In the end, GPU pods use a combination of:
- CDI for device exposure
- Manual volume mounts for NVIDIA libraries (as a fallback)
- Cloud-init patches for containerd configuration
It works, but it's held together with the kind of care that means "please don't update anything."
The Ephemeral Identity Problem
The GPU VM uses an ephemeral containerDisk for its root filesystem. This means every time the VM restarts, it gets a fresh disk image. Great for immutability, terrible for identity.
SSH host keys change every restart. There's no way around this with containerDisk — the filesystem is read from the container image each boot. Anyone SSH-ing to the GPU VM has to accept a new host key every time. We use root@10.42.67.93 (whiskey@ gets "connection closed" for reasons we haven't debugged).
K3s node password: K3s generates a unique node password on first registration and the server remembers it. On reboot, if the password doesn't match, the server rejects the node. With ephemeral disks, the password is different every boot.
Fix: write a stable password in cloud-init before K3s starts:
write_files:
- path: /etc/rancher/node/password
content: "stable-password-here"
Current GPU Usage
The four V100s are primarily used for:
- vLLM inference — running language models on the homelab cluster (more in the next post)

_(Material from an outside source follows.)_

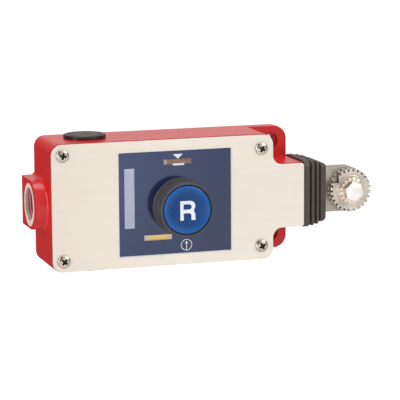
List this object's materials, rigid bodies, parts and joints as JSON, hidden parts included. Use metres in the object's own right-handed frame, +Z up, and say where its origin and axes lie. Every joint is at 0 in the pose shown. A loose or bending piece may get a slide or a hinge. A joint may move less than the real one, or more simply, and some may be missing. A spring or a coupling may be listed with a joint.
{
  "type": "rope pull switch",
  "caption": "Rope pull safety switch: sprung drawbar with a notched rope clamp, latched contacts, reset button, windows and cable entries.",
  "frame": {"origin": "centre of the rectangle of mounting holes, on the back face that goes against the machine", "axes": "+X along the rope, out of the neck; -Y out of the cover, towards the person who reads it; +Z up"},
  "size_m": [0.1961, 0.054, 0.0752],
  "materials": {
    "red_paint": "semi-gloss red enamel on a zinc casting",
    "seal_rubber": "black moulded rubber",
    "cover_steel": "stainless sheet, brushed along the rope",
    "screw_steel": "bright zinc-plated steel",
    "label_film": "slate blue printed sheet",
    "clear_lens": "clear window",
    "plug_plastic": "red-brown moulded plastic",
    "bush_bronze": "plain bronze",
    "earth_brass": "bright brass",
    "guard_rubber": "dark grey-brown moulded rubber",
    "button_blue": "blue moulded plastic, dished face",
    "stem_steel": "turned steel",
    "spring_steel": "drawn spring wire",
    "sheet_steel": "zinc-plated sheet",
    "latch_plastic": "off-white acetal",
    "flag_yellow": "yellow with pale ends",
    "flag_orange": "orange-brown with a pale zone",
    "block_plastic": "black moulded thermoset",
    "contact_brass": "bright brass with silvered tips",
    "plunger_plastic": "red acetal",
    "drawbar_steel": "satin nickel-plated steel",
    "clamp_steel": "bright nickel-plated steel",
    "bellows_rubber": "dark brown-grey moulded rubber"
  },
  "bodies": {
    "root": {"housing": "red_paint", "cover_gasket": "seal_rubber", "front_cover": "cover_steel", "cover_screws": "screw_steel", "label_plate": "label_film", "window_lenses": "clear_lens", "top_plug": "plug_plastic", "bottom_plug": "plug_plastic", "plug_seals": "seal_rubber", "shaft_bush": "bush_bronze", "wiper_seal": "seal_rubber", "earth_clamp": "earth_brass", "earth_screw": "screw_steel", "button_guard": "guard_rubber", "ring_nut": "screw_steel", "reset_spring": "spring_steel", "guide_plate": "sheet_steel", "upper_contact_block": "block_plastic", "lower_contact_block": "block_plastic", "upper_fixed_contacts": "contact_brass", "lower_fixed_contacts": "contact_brass", "terminal_screws": "screw_steel", "block_screws": "screw_steel", "upper_contact_spring": "spring_steel", "lower_contact_spring": "spring_steel", "main_spring": "spring_steel", "bellows": "bellows_rubber"},
    "drawbar": {"drawbar": "drawbar_steel", "cam_slide": "latch_plastic", "cam_pin": "stem_steel", "retaining_ring": "stem_steel", "indicator_arm": "sheet_steel", "tension_flag": "flag_orange", "spring_plate": "sheet_steel", "clamp_nut": "clamp_steel"},
    "rope_clamp": {"clamp_disc": "clamp_steel", "lock_washer": "clamp_steel", "clamp_bolt": "clamp_steel"},
    "reset_button": {"reset_cap": "button_blue", "reset_stem": "stem_steel"},
    "latch": {"latch_slide": "latch_plastic", "state_flag": "flag_yellow"},
    "upper_contact": {"upper_plunger": "plunger_plastic", "upper_bridge": "contact_brass"},
    "lower_contact": {"lower_plunger": "plunger_plastic", "lower_bridge": "contact_brass"}
  },
  "joints": [
    {"name": "drawbar_pull", "type": "slide", "parent": "root", "child": "drawbar", "axis": [1, 0, 0], "range_m": [0, 0.016], "stiffness_N_per_m": 6000, "springref_m": -0.01, "deforming": ["main_spring", "bellows", "upper_contact_spring", "lower_contact_spring"]},
    {"name": "clamp_open", "type": "slide", "parent": "drawbar", "child": "rope_clamp", "axis": [0, -1, 0], "range_m": [0, 0.003]},
    {"name": "reset_press", "type": "slide", "parent": "root", "child": "reset_button", "axis": [0, 1, 0], "range_m": [0, 0.004], "stiffness_N_per_m": 800, "springref_m": -0.005, "deforming": ["reset_spring"]},
    {"name": "latch_shift", "type": "slide", "parent": "root", "child": "latch", "axis": [0, 0, -1], "range_m": [0, 0.003]},
    {"name": "upper_contact_lift", "type": "slide", "parent": "root", "child": "upper_contact", "axis": [0, 0, 1], "range_m": [0, 0.0032]},
    {"name": "lower_contact_lift", "type": "slide", "parent": "root", "child": "lower_contact", "axis": [0, 0, 1], "range_m": [0, 0.0032]}
  ],
  "couplings": [
    {"joint": "latch_shift", "follows": "reset_press", "ratio": 0.75},
    {"joint": "upper_contact_lift", "follows": "drawbar_pull", "ratio": 0.2},
    {"joint": "lower_contact_lift", "follows": "drawbar_pull", "ratio": 0.2}
  ]
}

- Model quantization — FP8 dynamic quantization that needs ~48GB host RAM
- Training experiments — NVLink mesh gives real multi-GPU scaling
The VFIO passthrough adds negligible overhead — GPU compute performance in the VM matches bare metal within measurement noise. The only cost is the 12Gi memory overhead for QEMU, which is a rounding error when you have 384GB.